▶ [WORK TO BE COMPLETED] Each line of the listing that contains the word "scene" is to be copied.

▶ [Scripts that build objects]
▼

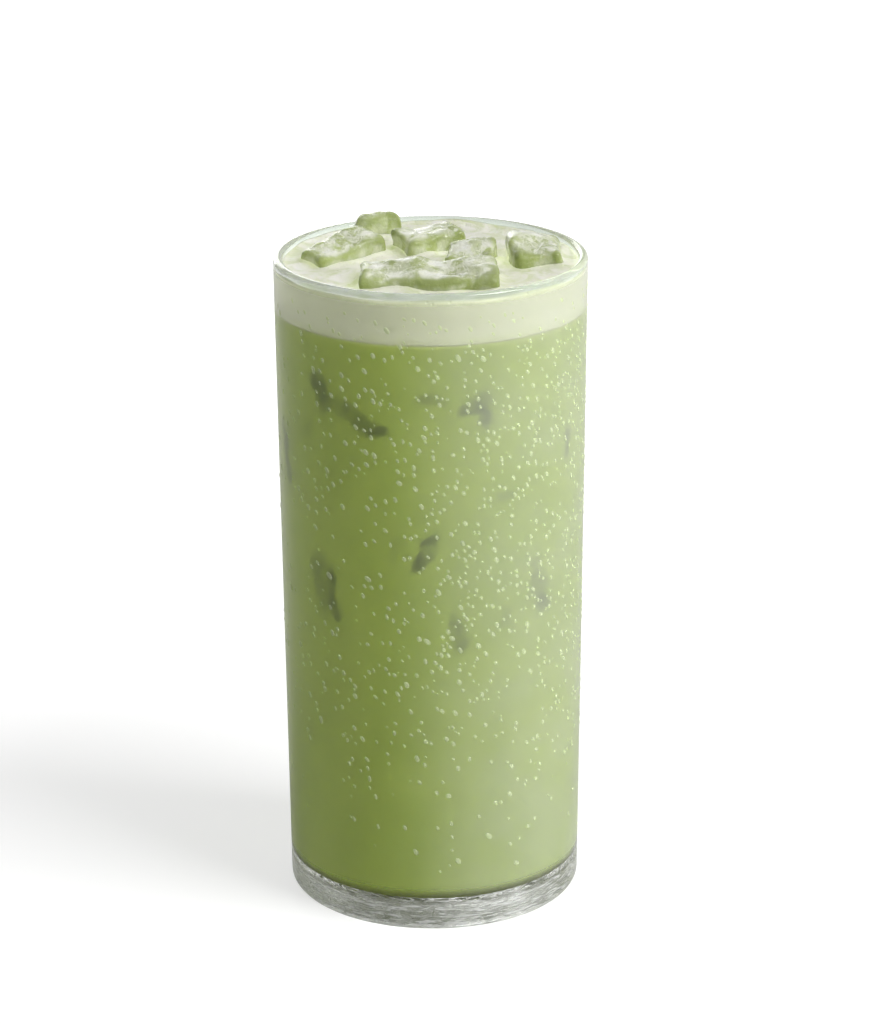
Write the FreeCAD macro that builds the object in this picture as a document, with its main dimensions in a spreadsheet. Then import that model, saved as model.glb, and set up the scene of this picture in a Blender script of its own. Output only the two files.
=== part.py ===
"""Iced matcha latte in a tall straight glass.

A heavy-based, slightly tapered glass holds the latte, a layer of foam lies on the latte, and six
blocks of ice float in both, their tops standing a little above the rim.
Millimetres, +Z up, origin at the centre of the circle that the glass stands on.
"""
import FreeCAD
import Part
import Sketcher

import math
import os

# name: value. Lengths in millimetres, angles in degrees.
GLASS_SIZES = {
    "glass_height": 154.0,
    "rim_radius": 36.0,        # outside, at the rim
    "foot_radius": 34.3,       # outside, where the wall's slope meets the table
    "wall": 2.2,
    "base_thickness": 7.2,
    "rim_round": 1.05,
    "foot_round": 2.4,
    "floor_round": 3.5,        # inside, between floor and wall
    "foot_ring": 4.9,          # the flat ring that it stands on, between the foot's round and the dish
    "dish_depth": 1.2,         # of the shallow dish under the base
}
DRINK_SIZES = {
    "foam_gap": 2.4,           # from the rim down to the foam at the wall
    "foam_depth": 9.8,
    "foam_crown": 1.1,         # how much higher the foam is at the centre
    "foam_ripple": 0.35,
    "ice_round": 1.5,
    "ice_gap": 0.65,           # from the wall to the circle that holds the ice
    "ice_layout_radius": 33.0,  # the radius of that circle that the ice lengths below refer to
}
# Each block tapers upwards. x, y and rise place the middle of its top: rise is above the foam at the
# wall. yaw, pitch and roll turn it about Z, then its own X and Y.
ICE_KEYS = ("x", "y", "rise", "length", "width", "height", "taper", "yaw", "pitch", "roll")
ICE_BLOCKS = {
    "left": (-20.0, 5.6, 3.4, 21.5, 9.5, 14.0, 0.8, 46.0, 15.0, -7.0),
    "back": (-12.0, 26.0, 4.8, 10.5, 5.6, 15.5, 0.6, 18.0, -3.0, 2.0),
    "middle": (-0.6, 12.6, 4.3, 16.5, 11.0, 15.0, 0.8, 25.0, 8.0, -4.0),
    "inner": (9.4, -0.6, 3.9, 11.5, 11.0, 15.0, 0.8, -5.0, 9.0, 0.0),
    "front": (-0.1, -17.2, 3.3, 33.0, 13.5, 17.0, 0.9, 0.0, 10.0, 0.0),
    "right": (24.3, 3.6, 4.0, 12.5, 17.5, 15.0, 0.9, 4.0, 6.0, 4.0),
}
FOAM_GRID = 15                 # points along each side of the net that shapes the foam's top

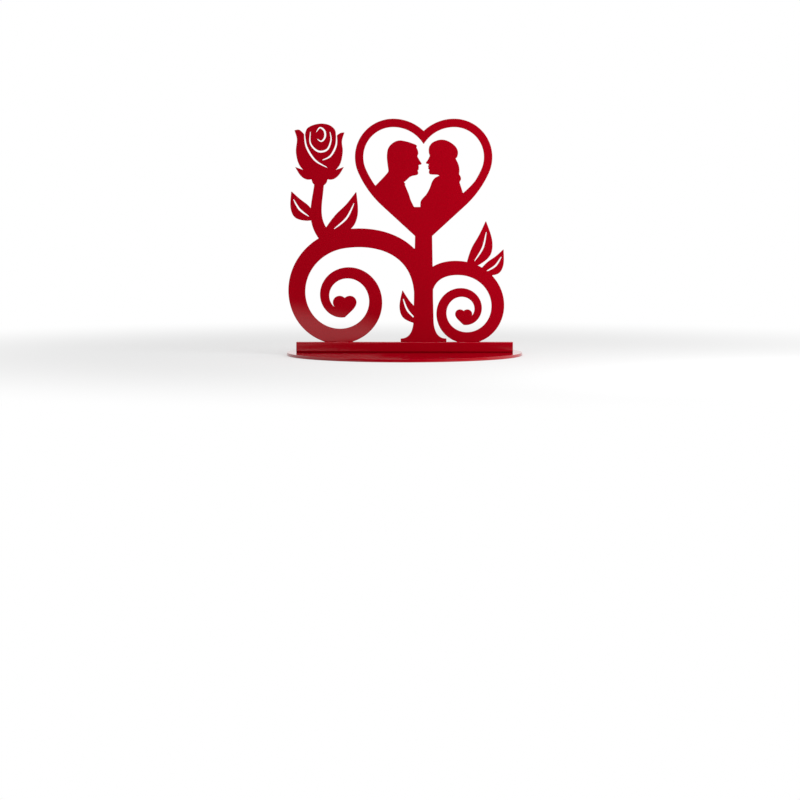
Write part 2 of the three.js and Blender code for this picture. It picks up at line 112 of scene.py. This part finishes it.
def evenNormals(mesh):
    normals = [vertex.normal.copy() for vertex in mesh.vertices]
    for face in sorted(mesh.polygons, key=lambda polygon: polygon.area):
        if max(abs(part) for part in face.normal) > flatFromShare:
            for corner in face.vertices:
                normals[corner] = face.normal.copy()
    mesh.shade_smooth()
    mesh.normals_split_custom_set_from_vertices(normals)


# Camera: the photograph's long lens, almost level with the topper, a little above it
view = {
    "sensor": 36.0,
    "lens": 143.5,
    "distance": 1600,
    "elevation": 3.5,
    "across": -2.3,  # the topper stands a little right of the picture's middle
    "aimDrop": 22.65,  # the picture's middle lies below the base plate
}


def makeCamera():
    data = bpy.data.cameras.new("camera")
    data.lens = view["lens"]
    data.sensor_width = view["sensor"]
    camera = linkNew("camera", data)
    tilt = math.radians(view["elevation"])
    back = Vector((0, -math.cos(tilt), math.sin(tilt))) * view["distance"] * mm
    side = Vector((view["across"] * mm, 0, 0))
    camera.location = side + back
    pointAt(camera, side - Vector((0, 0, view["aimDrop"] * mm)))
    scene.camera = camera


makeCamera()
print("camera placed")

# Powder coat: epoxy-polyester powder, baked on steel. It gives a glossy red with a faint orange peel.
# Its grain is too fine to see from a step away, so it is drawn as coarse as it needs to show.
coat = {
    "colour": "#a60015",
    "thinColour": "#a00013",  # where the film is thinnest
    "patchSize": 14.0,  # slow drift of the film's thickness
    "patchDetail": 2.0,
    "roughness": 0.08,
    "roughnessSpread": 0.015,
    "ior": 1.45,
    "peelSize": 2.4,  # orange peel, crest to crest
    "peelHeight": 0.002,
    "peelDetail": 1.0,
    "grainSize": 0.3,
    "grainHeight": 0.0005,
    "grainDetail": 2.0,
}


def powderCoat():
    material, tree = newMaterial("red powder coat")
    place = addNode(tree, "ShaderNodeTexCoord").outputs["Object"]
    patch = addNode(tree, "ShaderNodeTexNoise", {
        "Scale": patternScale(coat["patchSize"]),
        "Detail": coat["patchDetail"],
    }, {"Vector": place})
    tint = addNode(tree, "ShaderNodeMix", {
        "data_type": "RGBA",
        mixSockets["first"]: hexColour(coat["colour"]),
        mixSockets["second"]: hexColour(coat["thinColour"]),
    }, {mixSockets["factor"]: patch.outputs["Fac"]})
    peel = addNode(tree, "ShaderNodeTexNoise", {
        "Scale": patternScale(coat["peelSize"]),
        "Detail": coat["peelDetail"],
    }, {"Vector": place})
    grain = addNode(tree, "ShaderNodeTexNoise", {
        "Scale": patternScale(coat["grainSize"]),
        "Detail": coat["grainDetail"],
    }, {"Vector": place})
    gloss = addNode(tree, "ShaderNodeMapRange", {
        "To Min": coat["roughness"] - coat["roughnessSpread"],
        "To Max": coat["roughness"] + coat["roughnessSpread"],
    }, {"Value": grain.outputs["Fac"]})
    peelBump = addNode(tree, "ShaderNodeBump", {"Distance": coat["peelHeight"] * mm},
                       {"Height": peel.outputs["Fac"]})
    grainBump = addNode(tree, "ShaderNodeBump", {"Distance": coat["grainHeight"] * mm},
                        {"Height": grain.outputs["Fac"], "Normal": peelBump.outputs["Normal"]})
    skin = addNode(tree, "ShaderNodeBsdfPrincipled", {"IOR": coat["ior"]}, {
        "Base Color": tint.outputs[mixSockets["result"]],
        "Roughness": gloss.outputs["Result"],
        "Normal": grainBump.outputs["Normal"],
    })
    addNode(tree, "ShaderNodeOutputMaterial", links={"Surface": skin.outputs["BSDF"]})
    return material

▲

▶ [TASK OUTPUT]
Write the FreeCAD macro that builds the object in this picture as a document, with its main dimensions in a spreadsheet. Then import that model, saved as model.glb, and set up the scene of this picture in a Blender script of its own. Output only the two files.
Write part 2 of the three.js and Blender code for this picture. It picks up at line 112 of scene.py. This part finishes it.
    scene.camera = camera